Structured object records

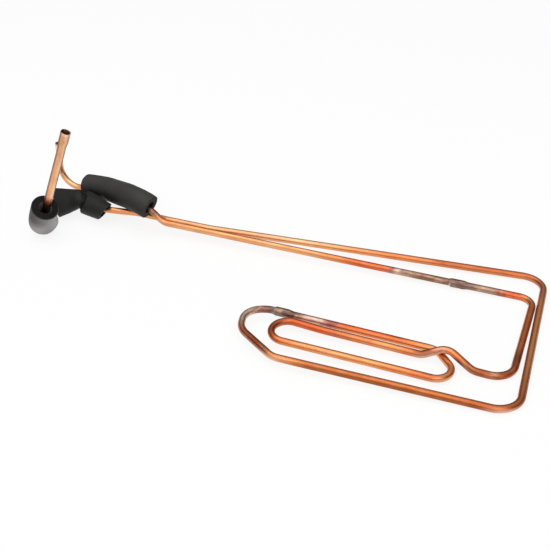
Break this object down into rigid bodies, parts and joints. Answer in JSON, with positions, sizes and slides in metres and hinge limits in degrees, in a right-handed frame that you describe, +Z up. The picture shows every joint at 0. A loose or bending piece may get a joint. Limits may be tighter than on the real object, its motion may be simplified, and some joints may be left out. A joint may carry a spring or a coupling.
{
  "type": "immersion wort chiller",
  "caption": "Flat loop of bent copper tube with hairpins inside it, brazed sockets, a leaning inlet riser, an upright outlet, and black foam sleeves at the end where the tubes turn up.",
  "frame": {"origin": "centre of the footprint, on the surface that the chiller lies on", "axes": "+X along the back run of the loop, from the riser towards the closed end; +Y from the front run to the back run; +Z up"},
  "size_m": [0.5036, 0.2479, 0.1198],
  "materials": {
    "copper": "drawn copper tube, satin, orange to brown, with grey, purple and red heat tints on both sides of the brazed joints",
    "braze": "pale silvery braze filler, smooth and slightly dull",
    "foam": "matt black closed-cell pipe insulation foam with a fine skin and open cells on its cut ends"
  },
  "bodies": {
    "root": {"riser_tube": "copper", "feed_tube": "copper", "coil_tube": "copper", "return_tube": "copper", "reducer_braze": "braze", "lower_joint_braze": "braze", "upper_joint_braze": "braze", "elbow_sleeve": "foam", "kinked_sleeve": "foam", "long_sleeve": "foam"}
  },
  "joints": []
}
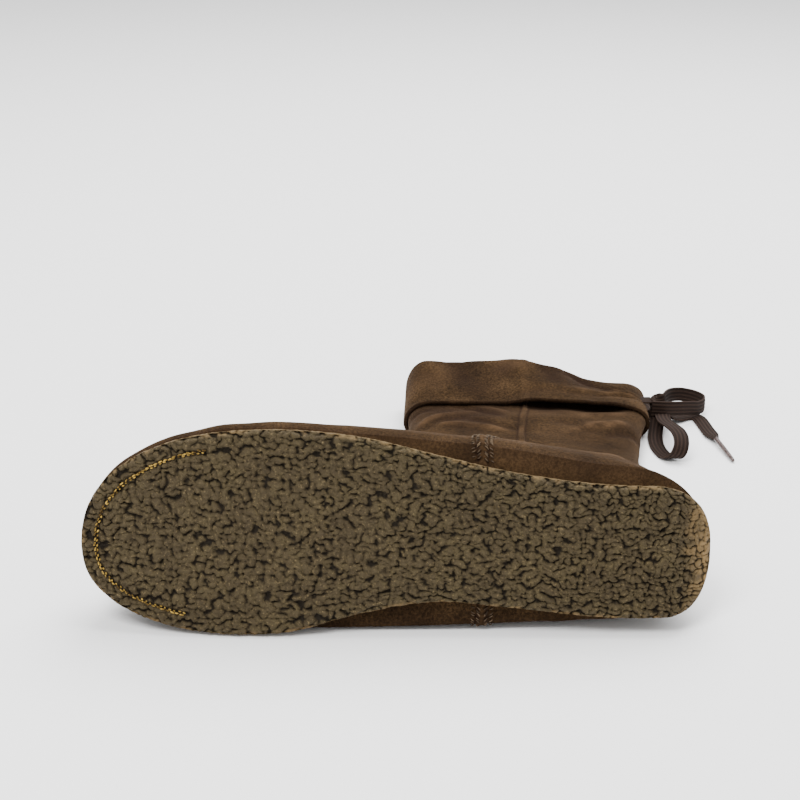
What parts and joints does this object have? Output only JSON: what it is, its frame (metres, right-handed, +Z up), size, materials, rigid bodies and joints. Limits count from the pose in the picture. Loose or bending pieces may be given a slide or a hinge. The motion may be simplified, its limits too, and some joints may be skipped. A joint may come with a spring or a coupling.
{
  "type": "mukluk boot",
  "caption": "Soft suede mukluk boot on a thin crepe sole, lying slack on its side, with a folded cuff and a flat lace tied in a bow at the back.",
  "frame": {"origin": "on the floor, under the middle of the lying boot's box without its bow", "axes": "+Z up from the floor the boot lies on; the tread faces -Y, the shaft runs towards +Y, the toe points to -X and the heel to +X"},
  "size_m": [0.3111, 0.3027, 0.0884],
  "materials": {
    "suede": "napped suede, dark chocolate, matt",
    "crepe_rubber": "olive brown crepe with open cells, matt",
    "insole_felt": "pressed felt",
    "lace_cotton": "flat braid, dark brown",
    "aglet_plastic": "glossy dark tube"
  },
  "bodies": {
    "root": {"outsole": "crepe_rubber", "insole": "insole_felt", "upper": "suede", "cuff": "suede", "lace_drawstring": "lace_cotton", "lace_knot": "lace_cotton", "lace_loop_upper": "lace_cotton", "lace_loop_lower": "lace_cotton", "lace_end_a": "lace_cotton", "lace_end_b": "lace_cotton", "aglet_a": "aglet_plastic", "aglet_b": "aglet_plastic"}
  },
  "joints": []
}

## THE PROBLEM
Repeat the material word for word, in full.

## FINAL RESULT
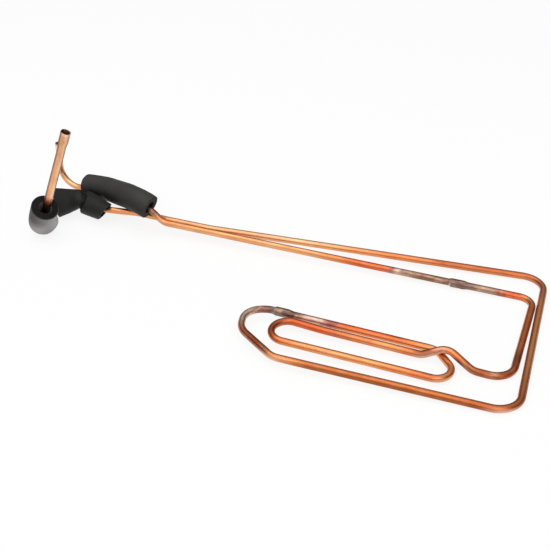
Break this object down into rigid bodies, parts and joints. Answer in JSON, with positions, sizes and slides in metres and hinge limits in degrees, in a right-handed frame that you describe, +Z up. The picture shows every joint at 0. A loose or bending piece may get a joint. Limits may be tighter than on the real object, its motion may be simplified, and some joints may be left out. A joint may carry a spring or a coupling.
{
  "type": "immersion wort chiller",
  "caption": "Flat loop of bent copper tube with hairpins inside it, brazed sockets, a leaning inlet riser, an upright outlet, and black foam sleeves at the end where the tubes turn up.",
  "frame": {"origin": "centre of the footprint, on the surface that the chiller lies on", "axes": "+X along the back run of the loop, from the riser towards the closed end; +Y from the front run to the back run; +Z up"},
  "size_m": [0.5036, 0.2479, 0.1198],
  "materials": {
    "copper": "drawn copper tube, satin, orange to brown, with grey, purple and red heat tints on both sides of the brazed joints",
    "braze": "pale silvery braze filler, smooth and slightly dull",
    "foam": "matt black closed-cell pipe insulation foam with a fine skin and open cells on its cut ends"
  },
  "bodies": {
    "root": {"riser_tube": "copper", "feed_tube": "copper", "coil_tube": "copper", "return_tube": "copper", "reducer_braze": "braze", "lower_joint_braze": "braze", "upper_joint_braze": "braze", "elbow_sleeve": "foam", "kinked_sleeve": "foam", "long_sleeve": "foam"}
  },
  "joints": []
}
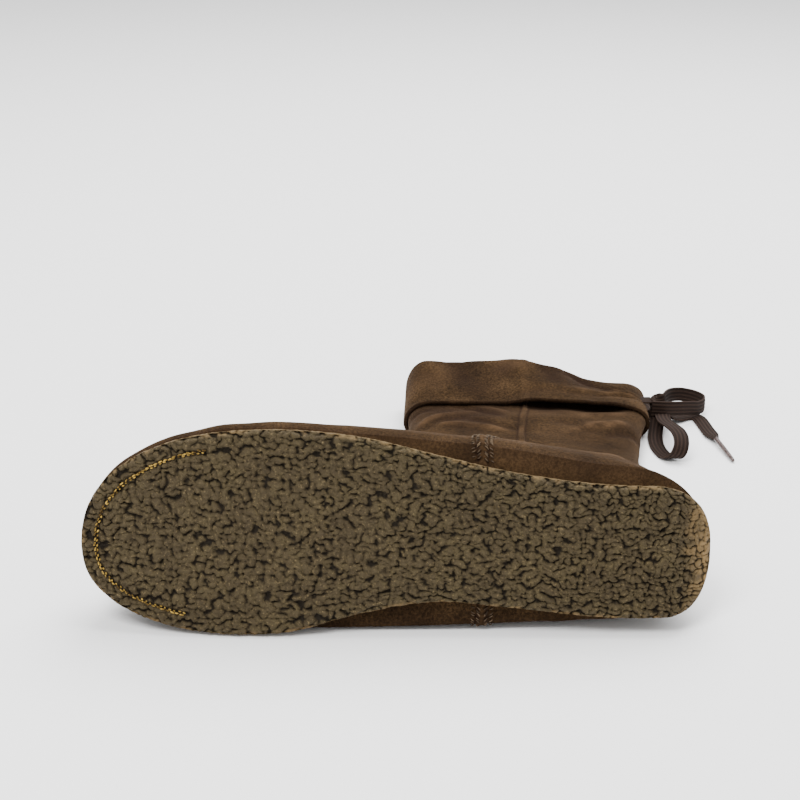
What parts and joints does this object have? Output only JSON: what it is, its frame (metres, right-handed, +Z up), size, materials, rigid bodies and joints. Limits count from the pose in the picture. Loose or bending pieces may be given a slide or a hinge. The motion may be simplified, its limits too, and some joints may be skipped. A joint may come with a spring or a coupling.
{
  "type": "mukluk boot",
  "caption": "Soft suede mukluk boot on a thin crepe sole, lying slack on its side, with a folded cuff and a flat lace tied in a bow at the back.",
  "frame": {"origin": "on the floor, under the middle of the lying boot's box without its bow", "axes": "+Z up from the floor the boot lies on; the tread faces -Y, the shaft runs towards +Y, the toe points to -X and the heel to +X"},
  "size_m": [0.3111, 0.3027, 0.0884],
  "materials": {
    "suede": "napped suede, dark chocolate, matt",
    "crepe_rubber": "olive brown crepe with open cells, matt",
    "insole_felt": "pressed felt",
    "lace_cotton": "flat braid, dark brown",
    "aglet_plastic": "glossy dark tube"
  },
  "bodies": {
    "root": {"outsole": "crepe_rubber", "insole": "insole_felt", "upper": "suede", "cuff": "suede", "lace_drawstring": "lace_cotton", "lace_knot": "lace_cotton", "lace_loop_upper": "lace_cotton", "lace_loop_lower": "lace_cotton", "lace_end_a": "lace_cotton", "lace_end_b": "lace_cotton", "aglet_a": "aglet_plastic", "aglet_b": "aglet_plastic"}
  },
  "joints": []
}